De la Cruz did an amazing job singing the National Anthem
during the NBA Finals game in San Antonio between the San Antonio Spurs and the
Miami Heat, but all the haters saw was brown. They
took their vitriol to Twitter and said things like "Can't believe they had
the nerve to have a beaner sing the national anthem of AMERICA" and "Who dat lil
#Wetback sangin the national anthem at the #HEAT game????"
Beaner? Wetback? I haven't heard these words since I was a
kid growing up in Arizona. And Wetback is an acceptable hashtag? It's
disgusting and heartbreaking. I guess it shouldn't be that shocking considering
Republican Congressman Don Young of Alaska recently referred to farmworkers as
"wetbacks" in an interview and then defended it by saying he "meant no
disrespect." And that's what some of the haters said on social media, that they
didn't mean anything and were joking.
There is nothing funny or more disrespectful than using hate
speech against a child. A child who sang his heart out, live, in front of
thousands of people. (Think of how many adults can't get through that song, let
alone in front of thousands!) I can't imagine how his mother felt hearing the
things that were said about her son. Some of the tweeters called de la Cruz a "foreigner"
and speculated that he was an "illegal alien" when in reality, he is an
American citizen, born and raised in San Antonio. No doubt many who made
offensive comments about the boy likely were unaware that the reason he was
invited to sing the anthem is because he's a nationally recognized mariachi
singer who competed on "America's Got Talent" last year. But since when are
being Latino and being American mutually exclusive?
De la Cruz addressed those people so eloquently on a
San Antonio news show Wednesday morning when he said "They don't know my life."
He went to talk about how his father was in the Navy and how de la Cruz was
proud to be born and raised in San Antonio.
How sad that an 11-year-old has to defend himself from
racists. I also wonder how we got to this place in America where people feel
comfortable enough to publically use racial epithets when talking about children.

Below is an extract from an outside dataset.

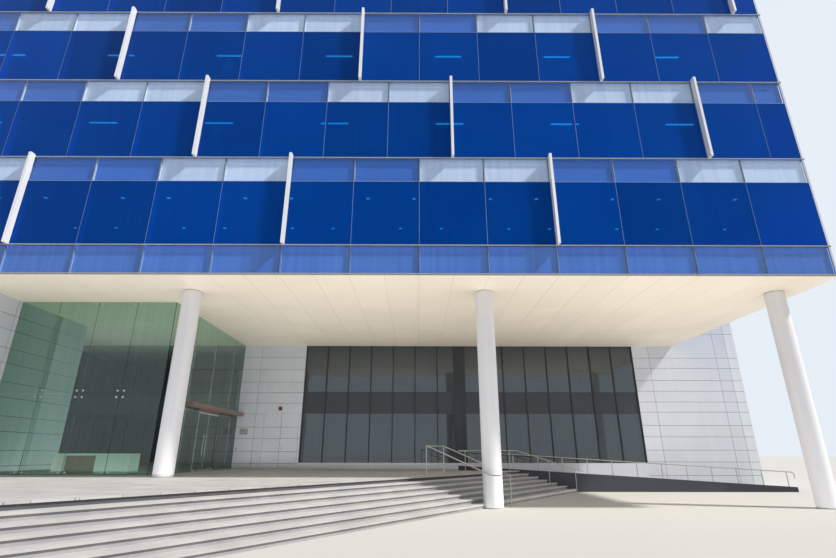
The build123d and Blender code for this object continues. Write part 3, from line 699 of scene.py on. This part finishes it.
# Courses of the right wall, from the soffit's underside, in panel widths
right_courses = (0.252, 0.017, -0.272, -0.509, -0.789, -1.033, -1.274, -1.5, -1.787, -2.028,
                 -2.309, -2.551)
right_levels = [soffit_level + panel_width * level for level in right_courses]
low_course = 0.62
ground_levels = [0.0, low_course]
ground_levels += sorted(level for level in right_levels if level < back_high.z - least_course)
corner_strip_width, next_cassette_width = 0.55, 0.68
corner_trim = end_high.x - corner_strip_width
seam_right = strip_right + 0.91
walls = bmesh.new()
clad_wall(walls, back_low, back_high, [(("y", -1), [seam_right], [*ground_levels, back_high.z])])
tower_pitch = 2.7
known_course = right_levels[1]
upper_levels = courses(0.0, end_high.z, known_course)
tower_levels = [*ground_levels, *[z for z in upper_levels if z > known_course + least_course]]
front_uprights = [corner_trim - next_cassette_width, corner_trim]
clad_wall(walls, end_low, Vector((end_high.x, end_low.y + wall_thickness, end_high.z)),
          [(("y", -1), front_uprights, tower_levels)], trim_from=corner_trim)
clad_wall(walls, Vector((end_low.x, end_high.y - wall_thickness, end_low.z)), end_high,
          [(("y", 1), front_uprights, tower_levels)])
# The cassettes past corner_trim, by the tower's front corner, are coloured lighter than the rest.
lighter_corner_cassettes = weathered("lighter_corner_strip", (0.70, 0.74, 0.78), (0.62, 0.66, 0.71), 0.42,
                         streaks=0.3)
right_finishes = [cladding_white, cladding_backing, lighter_corner_cassettes]
right_walls = finished("tower_and_right_wall_cladding", walls, right_finishes, edge=0.002)
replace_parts(right_walls, "back_wall_right", "tower_end_walls")

side_low, side_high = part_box("tower_side_walls")
walls = bmesh.new()
side_joints = even_joints(side_low.y, side_high.y, tower_pitch)
clad_wall(walls, Vector((side_high.x - wall_thickness, side_low.y, side_low.z)), side_high,
          [(("x", 1), side_joints, tower_levels)])
roof_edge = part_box("parapet_coping")[1].z
above_roof = [roof_edge, *[z for z in tower_levels if z > roof_edge + least_course]]
clad_wall(walls, side_low, Vector((side_low.x + wall_thickness, side_high.y, side_high.z)),
          [(("x", -1), side_joints, above_roof)])
tower_sides = finished("tower_side_cladding", walls, [cladding_white, cladding_backing], edge=0.002)
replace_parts(tower_sides, "tower_side_walls")
paint_node("tower_floor_and_roof", cast_concrete)

# Courses of the entrance wall and the wing, measured the same way
left_courses = (-0.006, -0.269, -0.556, -0.84, -1.08, -1.312, -1.55, -1.835, -2.075, -2.346, -2.595)
left_levels = sorted(soffit_level + panel_width * level for level in left_courses)
entrance_low, entrance_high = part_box("entrance_wall")
sill_low, sill_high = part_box("service_door_lintel_and_sill")
frame_low, frame_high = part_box("service_door_frame")
shown_levels = [z for z in left_levels if podium_top + least_course < z < soffit_level - least_course]
entry_levels = [podium_top, *shown_levels, entrance_high.z]
beside_door = 0.44
walls = bmesh.new()
clad_wall(walls, entrance_low, Vector((frame_low.x, entrance_high.y, entrance_high.z)),
          [(("y", -1), [frame_low.x - beside_door], [0.0, *entry_levels])])
clad_wall(walls, Vector((frame_high.x, entrance_low.y, 0)), entrance_high,
          [(("y", -1), [], [0.0, *entry_levels])])
lintel_low = Vector((sill_low.x, sill_low.y, frame_high.z))
lintel_levels = [lintel_low.z, *[z for z in entry_levels if z > lintel_low.z + 0.08]]
clad_wall(walls, lintel_low, sill_high, [(("y", -1), [], lintel_levels)])
clad_wall(walls, sill_low, Vector((sill_high.x, sill_high.y, podium_top)), [])
entrance_walls = finished("entrance_wall_cladding", walls, [cladding_white, cladding_backing],
                          edge=0.002)
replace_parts(entrance_walls, "entrance_wall", "service_door_lintel_and_sill")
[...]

What do we have to do to stop it?
As a Latina mother, raising my kids to be aware of their
bicultural identities, I hope they never hear that kind of language used
against themselves or anyone else. What worries me is that many people think it's not a big deal to say these things. Most people
know better than to use the N-word when talking about African-Americans. But
somehow it's okay to use wetback, illegal alien, and beaner when talking about
And I shudder to think what people who take their hate
speech to social media are saying to their children at home when the doors are
closed—and the computers turned off—if this is what they're saying publically.
The only way to stop this kind of hateful language is to
start talking with your kids. Tell them it isn't funny to use hate speech,
no matter who they are talking about, where they hear it from, or where they see
it. Let's hope that the mini firestorm that erupted from the racist tweets about
Sebastien de la Cruz will teach people a lesson and they'll think twice before
taking their hate online. Sadly, I think we have a lot of progress to make as a society before we can stop worrying that our children will be exposed to this kind of hate-filled behavior. But if we could teach all our children to handle this kind of situation with the same kind of grace as de la Cruz, the world would be a better place.
As Sebastien de la Cruz tweeted after hearing about all of the offensive comments made about him:
Please do not pay attention to the negative people. I am an American living the American Dream. This is part of the American life.